Driving in the Winter in Iceland
Iceland does a great job of keeping the roads as clear as possible and open throughout the winter. However, inclement weather is definitely possible. Consider renting a car with 4WD and/or studded tires. Most of all, keep your plans flexible. Roads could close due to icy weather and you’ll want to have a backup plan.
My experience driving in December was very good. We had no icy weather and were able to do everything as planned.
How to Buy Gas in Iceland
As an American, filling up on gas/petrol was a bit of a learning curve in Iceland. Many fuel stations have no additional services or attendants, so you will want to have some means to pay by card.
It is important to note that you’ll need a chip and pin card to pay for gas at the pump, a typical US credit card will not be accepted regardless of what your bank advertises. We were able to use our debit cards but planned ahead by checking for international fees and if travel notices were required. (We have no international fees on our Capital One 360 debit cards and do not need to alert them of travel. Many other banks will have fees.)
Some visitors purchase prepaid cards in cash at larger stations to make it easier to purchase gas at the pump at smaller stations. For example, you can buy a gift card from the chain N1 and put as much money on it as you would like. It can be hard to predict exactly what you’ll spend on gas, but this is a good option if all of your cards have international fees.
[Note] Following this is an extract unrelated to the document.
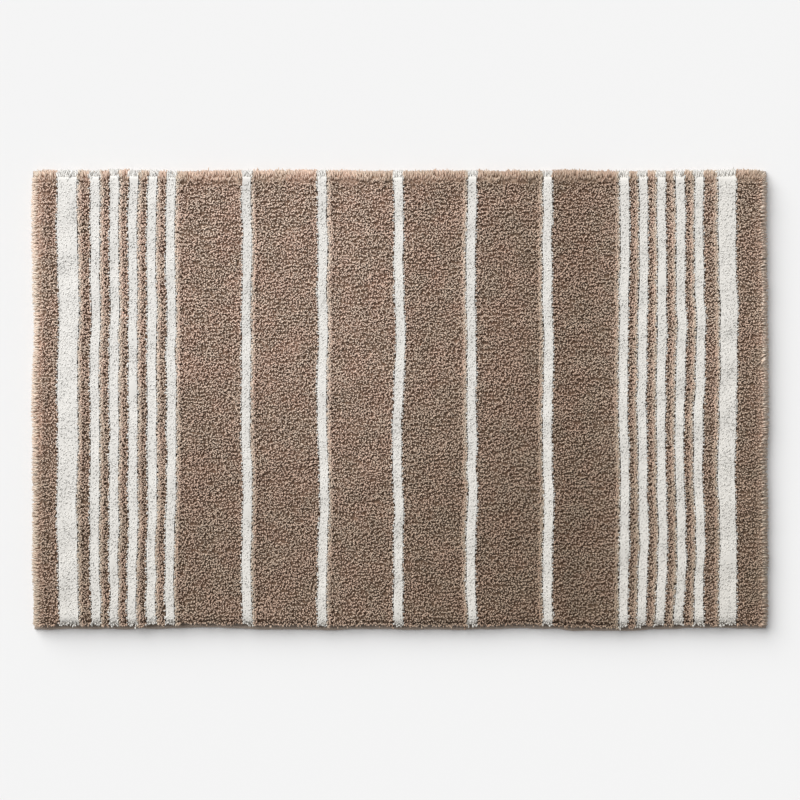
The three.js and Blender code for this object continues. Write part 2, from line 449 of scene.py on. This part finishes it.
# The plain numbers are scales of noise, in cells to the metre, unless their names say more
CLOTH_WEAR, CLOTH_SPECKS, CLOTH_SOIL, CLOTH_LINT = 55.0, 2600.0, 300.0, 1800.0
CLOTH_BUMP = 0.25 * MM
TWILL_TURN = math.radians(52)
TWILL_SHARE = 0.55             # of the ribs in the relief of a twill
LATEX_MOTTLE, LATEX_BUBBLES, LATEX_SMEARS, LATEX_GRAIN = 70.0, 900.0, 220.0, 500.0
LATEX_BUMP = 0.22 * MM
PLY_PITCH = 0.35 * MM
PLY_TURN = math.radians(40)
PLY_BUMP = 0.05 * MM
THREAD_LINT = 900.0


def woven_material(name, colours, pitch, twill, fuzz):
    """Cloth: yarns of two shades that cross, a twill or plain weave, worn in patches."""
    material, tree, shader = new_material(name, 0.85)
    scale = wave_scale(pitch)
    warp = wave(tree, scale, "X", distortion=0.6)
    weft = wave(tree, scale, "Y", distortion=0.6)
    weave = math_node(tree, "MULTIPLY", warp, weft)
    if twill:
        rib = wave(tree, scale * 0.7, "X", turn=TWILL_TURN, distortion=0.8)
        weave = math_node(
            tree, "ADD",
            math_node(tree, "MULTIPLY", weave, 1 - TWILL_SHARE),
            math_node(tree, "MULTIPLY", rib, TWILL_SHARE),
        )
    threads = ramp(tree, weave, [(0.15, colours[0]), (0.85, colours[1])])
    wear_shades = [(0.3, (0.84, 0.83, 0.82)), (0.7, (1.0, 1.0, 1.0))]
    speck_shades = [(0.35, (0.88, 0.88, 0.88)), (0.65, (1.06, 1.06, 1.06))]
    colour = multiply_colours(
        tree,
        threads,
        ramp(tree, noise(tree, CLOTH_WEAR, 4.0), wear_shades),
        ramp(tree, noise(tree, CLOTH_SPECKS), speck_shades),
    )
    tree.links.new(colour, shader.inputs["Base Color"])
    set_roughness(tree, shader, noise(tree, CLOTH_SOIL, 3.0), 0.78, 0.96)
    lint = math_node(tree, "MULTIPLY", noise(tree, CLOTH_LINT, 3.0), fuzz)
    set_bump(tree, shader, math_node(tree, "ADD", weave, lint), CLOTH_BUMP)
    set_sheen(shader, 0.12)
    return material


def latex_material():
    """Sprayed latex, a little uneven, with small bubbles and the backstitches showing through."""
    material, tree, shader = new_material("latex", 0.5)
    cream = [(0.3, (0.70, 0.655, 0.55)), (0.5, (0.78, 0.745, 0.65)), (0.75, (0.83, 0.80, 0.72))]
    colour = ramp(tree, noise(tree, LATEX_MOTTLE, 5.0), cream)
    rows = wave(tree, wave_scale(ROW_PITCH), "X")
    stitches = wave(tree, wave_scale(STITCH_PITCH), "Y", distortion=0.4)
    ridge = math_node(tree, "MULTIPLY", rows, stitches)
    # darker where the relief is low, between the backstitch ridges
    low_relief_darkening = ramp(tree, ridge, [(0.0, (0.90, 0.88, 0.84)), (0.6, (1.0, 1.0, 1.0))])
    tree.links.new(multiply_colours(tree, colour, low_relief_darkening), shader.inputs["Base Color"])
    bubbles = tree.nodes.new("ShaderNodeTexVoronoi")
    bubbles.inputs["Scale"].default_value = LATEX_BUBBLES
    tree.links.new(mat_place(tree), bubbles.inputs["Vector"])
    pits = map_range(tree, bubbles.outputs["Distance"], 0.0, 0.35)
    set_roughness(tree, shader, noise(tree, LATEX_SMEARS, 4.0), 0.38, 0.62)
    relief = math_node(tree, "ADD", math_node(tree, "MULTIPLY", pits, 0.25), ridge)
    relief = math_node(tree, "ADD", relief, noise(tree, LATEX_GRAIN, 3.0))
    set_bump(tree, shader, relief, LATEX_BUMP)
    return material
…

Another thing to keep in mind is to pay attention to the kind of fuel your car needs. Our rental car took diesel, something we weren’t used to as Americans.
The pump will ask you how much fuel you wish to purchase before it allows you to pump anything into your car. The pump will automatically stop at the price entered. Do not worry if you pick too much, it will refund any extra fuel back to your card after a couple days. However, you may have to plan ahead to have extra money available in your account during your trip for these holds!
If you leave the capitol region, be very conscious of how much range you have in your tank and fill up often. In the rural parts of Iceland, it can be a long distance between fuel stations. This is especially true if you are limited to purchasing from a specific chain.
Pro Tip: Most attended gas stations in Iceland have fresh and affordable food! They are a great option for a quick meal while you’re on the road. If you eat meat, try the hot dogs!
With the proper preparation and knowledge, renting a car and driving in Iceland is straightforward and very much worth it!